Der Ölpreis gab durch die Geschehnisse in Japan ebenfalls deutlich nach. Hier gibt es aber auch gegenläufige Einflussfaktoren: Die anhaltenden Unruhen in Libyen und dem Mittleren Osten. Diese hatten den Markt bis zur vergangenen Woche noch bestimmt und den Preis für Öl der Sorte Brent auf 119 US-Dollar je Barrel klettern lassen. Auch ETC-Anleger griffen beherzt zu: Laut ETF Securities verzeichnet der ETFS Brent Oil (WKN A0KRKM) in diesem Jahr die meisten Zuflüsse und gehört zudem mit einem Renditeplus von 21 Prozent zu den Top-Performern. Auch jetzt gibt es Roelofs zufolge Anleger, die sich kauffreudig zeigen.

Stanzl
Stanzl

Der ETFS WTI Oil (WKN A0KRKN) wurde hingegen bereits vergangene Woche abgestoßen. „Hohe Vorratslager lasten weiter auf den WTI-Preisen, die Lagerbestände am wichtigen Lieferstandpunkt Cushing in Oklahoma erreichten Ende 2010 den höchsten Stand seit über fünf Jahren“, erklärt ETF Securities. Jochen Stanzl sieht den aktuellen WTI-Preisübrigens als gute Einstiegschance. Er geht nämlich davon aus, dass Öl insgesamt wieder teurer werden wird, und das der Sorte WTI besonders. „Der Preisunterschied zwischen WTI und Brent wird sich verringern“, prognostiziert Stanzl. Seine Begründung: „Die Nachfrage nach WTI ist aufgrund außerplanmäßiger Wartungen von Raffinerien in den USA niedrig und wird bald wieder steigen.“

Breite Rohstoffkörbe überzeugen nicht

Auch von breiten Rohstoff-ETCs verabschiedeten sich die Anleger zuletzt: Laut Flow Traders wurde etwa der ETFS All Commodities DJ-UBSCI (WKN A0KRKC) abgestoßen.

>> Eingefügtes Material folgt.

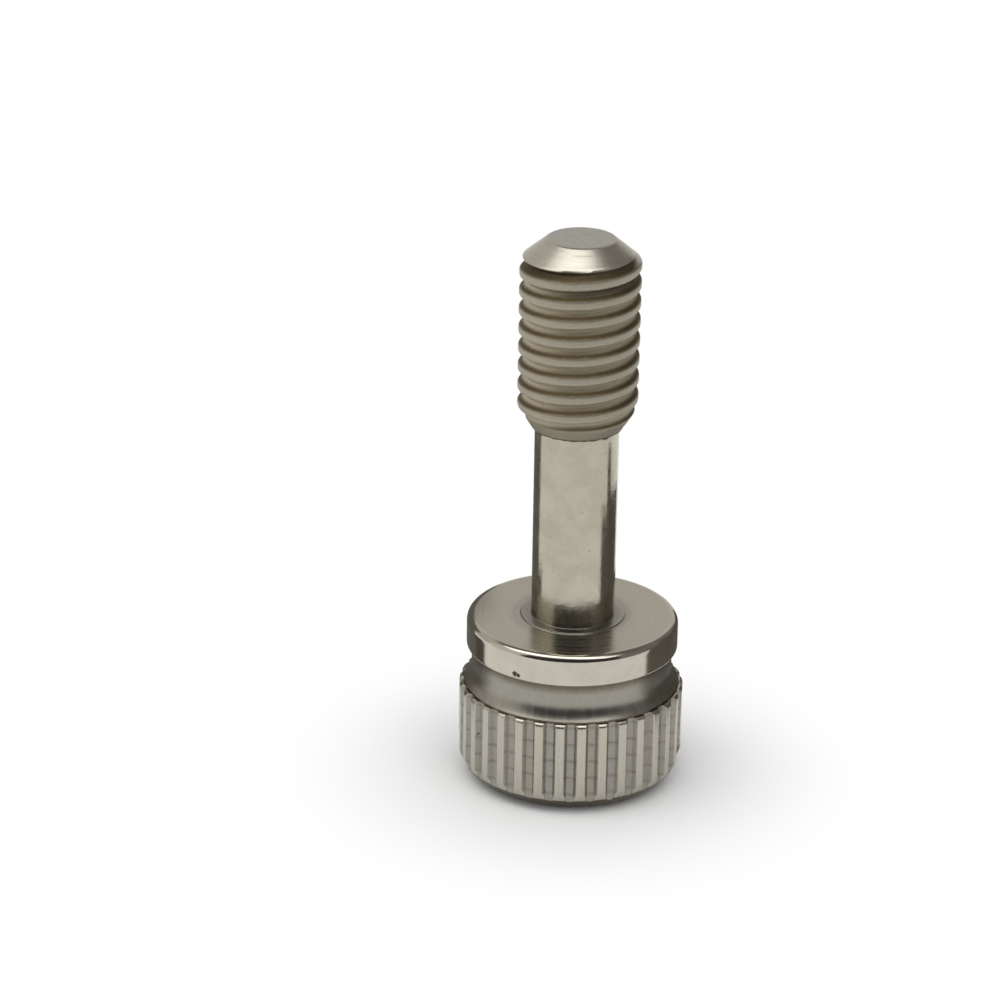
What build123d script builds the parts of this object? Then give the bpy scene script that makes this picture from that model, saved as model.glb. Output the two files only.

Die Agrarrohstoff-Produkte stießen ebenfalls auf keine Gegenliebe: Der ETFS Agriculture DJ-UBSCI (WKN A0KRKB) sei ebenfalls verkauft worden.

Die beste Rendite in diesem Jahr erzielt bislang im Übrigen ein Soft Commodity-Produkt: Der ETFS Cotton (WKN A0KRJW) trumpft mit einem Plus von 41 Prozent auf, seit vergangener Woche musste aber auch er Federn lassen.